Speaking to BBC’s ‘Test Match Special’, McGrath said of the man who had broken his record in his first innings, “It was a remarkable innings. I remember my first innings at No 11 for Australia — I lasted one ball. At the start of this match I thought I was presenting a first cap to a bowler, not a batting all-rounder! He looked at ease and played proper shots, not slogs or swipes across the line. I don’t think nerves play a part in Ashton’s life at all.”
It was an innings of pure class and astonishing maturity for someone so young and playing his first Test match, more so by rescuing his team with his secondary trade. Agar had a highest score of 71 not out in First-Class cricket prior to this game and batted at No 3 for his local club; he had been slotted in the last spot in the line-up probably because of his inexperience, but if Michael Clarke and Darren Lehmann had the nearest of clues that he could bat the way he didon Thursday, they wouldn’t have left him so late.
An elated mom, Sonia, told TMS, “He is very level-headed.
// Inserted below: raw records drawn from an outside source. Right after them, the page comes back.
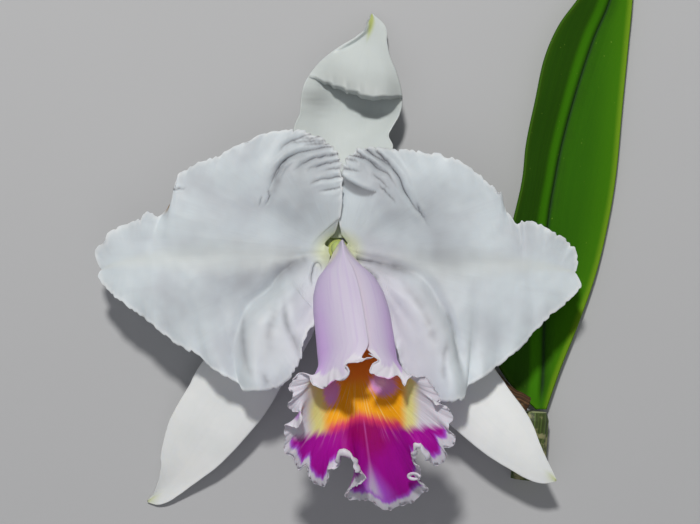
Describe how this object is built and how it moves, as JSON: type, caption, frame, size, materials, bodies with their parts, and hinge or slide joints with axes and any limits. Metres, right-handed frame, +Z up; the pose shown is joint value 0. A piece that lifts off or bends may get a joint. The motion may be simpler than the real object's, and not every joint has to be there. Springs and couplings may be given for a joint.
{
  "type": "cattleya orchid",
  "caption": "Cut orchid bloom with broad waved petals and a frilled tubular lip, on its stalk with sheath, leaf and the top of the cane.",
  "frame": {"origin": "middle of the small flat under the bend of the flower stalk, straight below the centre of the bloom, on the surface that the orchid lies on", "axes": "+Z up, the way the bloom faces; +Y towards the tip of the upper sepal; +X towards the leaf"},
  "size_m": [0.1818, 0.1928, 0.0641],
  "materials": {
    "petal": "soft satin, bluish white plant tissue",
    "sepal": "soft satin, greenish white plant tissue",
    "lip": "soft satin, lavender tube, yellow throat and magenta front lobe",
    "column": "waxy, pale yellow-green",
    "cap": "waxy, ivory",
    "pollen": "waxy, yellow",
    "stalk": "smooth green stalk",
    "dry_sheath": "dry, papery, dark brown",
    "leaf": "leathery, dark green, half gloss",
    "cane": "ribbed green cane"
  },
  "bodies": {
    "root": {"petal_left": "petal", "petal_right": "petal", "sepal_dorsal": "sepal", "sepal_left": "sepal", "sepal_right": "sepal", "lip": "lip", "column": "column", "anther_cap": "cap", "pollinia": "pollen", "flower_stalk": "stalk", "stalk_bract": "dry_sheath", "sheath": "dry_sheath", "leaf": "leaf", "pseudobulb": "cane"}
  },
  "joints": []
}
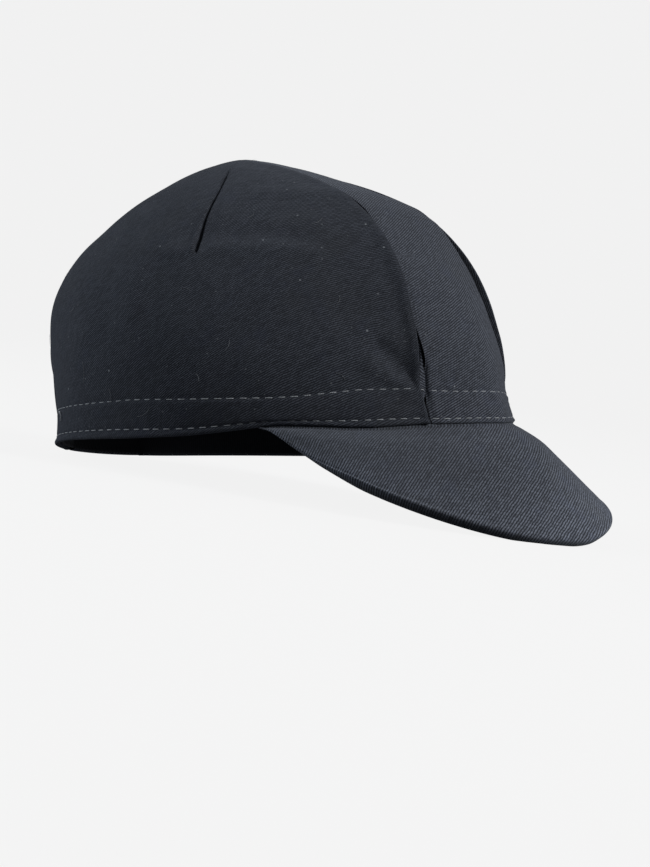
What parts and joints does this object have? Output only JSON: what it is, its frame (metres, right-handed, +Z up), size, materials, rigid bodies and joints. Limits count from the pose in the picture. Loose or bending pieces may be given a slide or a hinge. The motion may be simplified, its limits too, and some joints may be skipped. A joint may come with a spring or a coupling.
{
  "type": "cycling cap",
  "caption": "Soft cloth cycling cap: side panels and a centre strip sewn to a hem, an inner sweatband and a short stiffened peak that slopes down at the front.",
  "frame": {"origin": "middle of the bounding box's footprint, on the surface that the cap rests on", "axes": "+Z up, -Y to the front, where the peak points, +X towards the wearer's left side"},
  "size_m": [0.1768, 0.2438, 0.1267],
  "materials": {
    "crown_cloth": "soft cotton twill, matt, faintly brushed",
    "peak_cloth": "cotton twill stretched over a stiffener, matt",
    "sweatband_tape": "ribbed cotton tape, matt"
  },
  "bodies": {
    "root": {"crown_side_right": "crown_cloth", "crown_side_left": "crown_cloth", "crown_centre_strip": "crown_cloth", "peak": "peak_cloth", "sweatband": "sweatband_tape"}
  },
  "joints": []
}
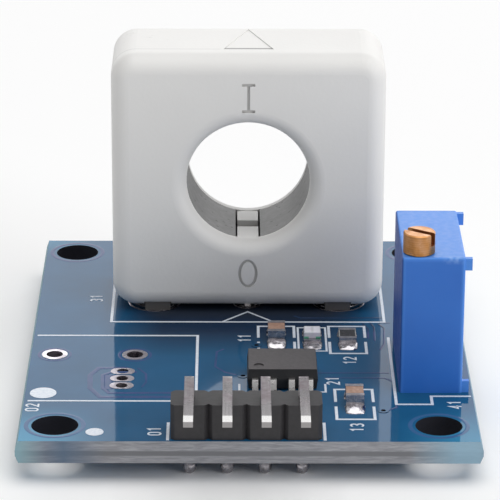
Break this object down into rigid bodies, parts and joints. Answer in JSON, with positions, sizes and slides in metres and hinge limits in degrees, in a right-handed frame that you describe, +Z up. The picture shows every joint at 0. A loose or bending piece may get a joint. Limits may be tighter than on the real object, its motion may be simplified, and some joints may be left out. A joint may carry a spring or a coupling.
{
  "type": "hall effect current sensor",
  "caption": "Current sensor breakout board: square housing with a through bore and gapped ring core, comparator, adjusting trimmer and right-angle pin header.",
  "frame": {"origin": "midway between the four fixing holes, on the underside of the board", "axes": "+X to the right seen from the pin header, +Y from the pin header towards the sensor housing, +Z up out of the side that carries the parts"},
  "size_m": [0.0314, 0.0444, 0.0227],
  "materials": {
    "solder_mask": "blue solder mask over glass-epoxy board, glossy",
    "legend_print": "white printed ink",
    "tinned_copper": "tinned copper pad",
    "tinned_pins": "tin-plated square pin, satin",
    "tinned_leads": "tin-plated lead, satin",
    "solder": "bright solder",
    "header_plastic": "black moulded plastic, satin",
    "housing_plastic": "white moulded plastic, semi-gloss",
    "core_metal": "grey magnetic metal with fine dark specks",
    "package_plastic": "dark moulded epoxy, matt",
    "trimmer_plastic": "blue moulded plastic, satin",
    "sealing_resin": "pale sealing resin",
    "screw_brass": "turned brass",
    "seal_rubber": "black rubber",
    "wheel_plastic": "white moulded plastic",
    "wiper_metal": "thin spring metal",
    "alumina": "white alumina",
    "resistance_film": "dark fired resistance film",
    "capacitor_ceramic": "tan ceramic",
    "chip_terminals": "plated end cap",
    "resistor_glass": "black glass coat",
    "led_plastic": "white moulded base",
    "led_resin": "clear cast resin, milky"
  },
  "bodies": {
    "sensor_board": {"capacitor_1_body": "capacitor_ceramic", "capacitor_1_terminals": "chip_terminals", "capacitor_2_body": "capacitor_ceramic", "capacitor_2_terminals": "chip_terminals", "chip_solder": "solder", "circuit_board": "solder_mask", "comparator_body": "package_plastic", "comparator_leads": "tinned_leads", "comparator_solder": "solder", "flux_core": "core_metal", "hall_element": "package_plastic", "hall_leg_1": "tinned_leads", "hall_leg_2": "tinned_leads", "hall_leg_3": "tinned_leads", "hall_solder": "solder", "header_block": "header_plastic", "header_pin_1": "tinned_pins", "header_pin_2": "tinned_pins", "header_pin_3": "tinned_pins", "header_pin_4": "tinned_pins", "header_solder": "solder", "led_base": "led_plastic", "led_lens": "led_resin", "led_terminals": "chip_terminals", "printed_legend": "legend_print", "resistor_body": "alumina", "resistor_film": "resistor_glass", "resistor_terminals": "chip_terminals", "sensor_front_shell": "housing_plastic", "sensor_post_left": "tinned_leads", "sensor_post_right": "tinned_leads", "sensor_post_solder": "solder", "sensor_rear_shell": "housing_plastic", "spare_sensor_pads": "tinned_copper", "trimmer_base": "sealing_resin", "trimmer_case": "trimmer_plastic", "trimmer_collector": "wiper_metal", "trimmer_element": "alumina", "trimmer_pin_1": "tinned_leads", "trimmer_pin_2": "tinned_leads", "trimmer_pin_3": "tinned_leads", "trimmer_screw_seal": "seal_rubber", "trimmer_solder": "solder", "trimmer_track": "resistance_film", "vias": "solder_mask"},
    "adjusting_screw": {"trimmer_screw": "screw_brass"},
    "wiper_wheel": {"trimmer_wheel": "wheel_plastic", "trimmer_wiper": "wiper_metal"}
  },
  "joints": [
    {"name": "screw_turn", "type": "hinge", "parent": "sensor_board", "child": "adjusting_screw", "pos_m": [0.0118, -0.0096, 0.01168], "axis": [0, 0, 1], "range_deg": [-4500, 4500]},
    {"name": "wheel_turn", "type": "hinge", "parent": "sensor_board", "child": "wiper_wheel", "pos_m": [0.0118, -0.00625, 0.0065], "axis": [1, 0, 0], "range_deg": [-141, 141]}
  ],
  "couplings": [
    {"joint": "wheel_turn", "follows": "screw_turn", "ratio": 0.03125}
  ]
}
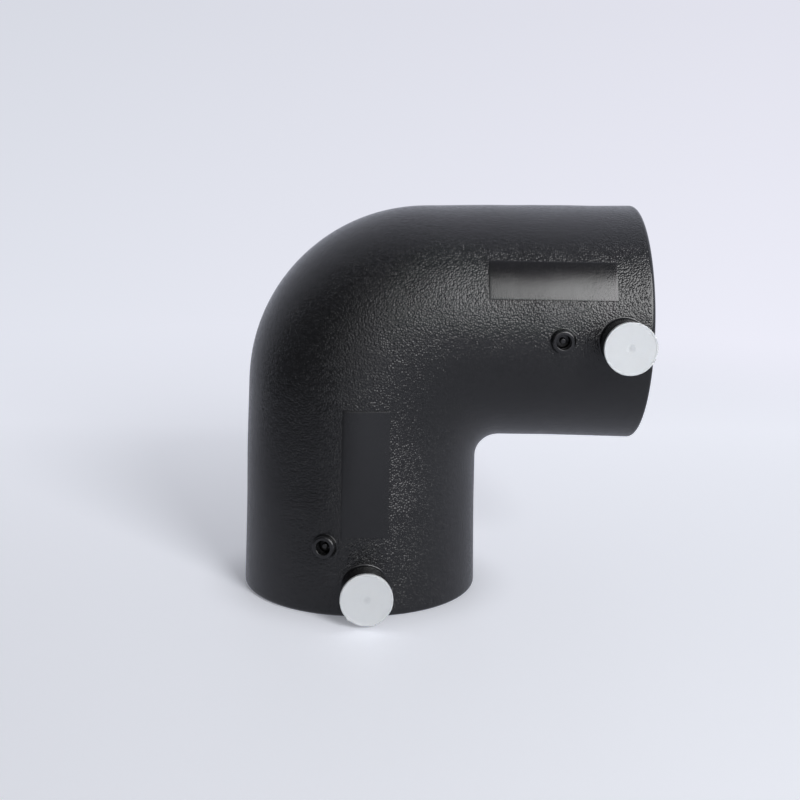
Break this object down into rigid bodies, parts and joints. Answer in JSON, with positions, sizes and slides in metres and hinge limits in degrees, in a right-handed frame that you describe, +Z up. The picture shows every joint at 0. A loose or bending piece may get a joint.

He is a very calm young man,” before confirming, “He is not a No 11.” Are you listening, captain?
Ever since Shane Warne’s departure six years ago, no spinner has been able to keep a spot in the Australian team for an extended period. Whether Agar can do that, it is too early to tell. It’s probably unfair on the lad to pin a lot of expectation on him after just one freakish, almost once-in-a-lifetime innings. He has a long way to go and needs to be groomed in the right way by slowly easing him into his role. Having seniors like Clarke, Lehmann and Lyon to guide him will only help. A bright future, it would seem, lies ahead.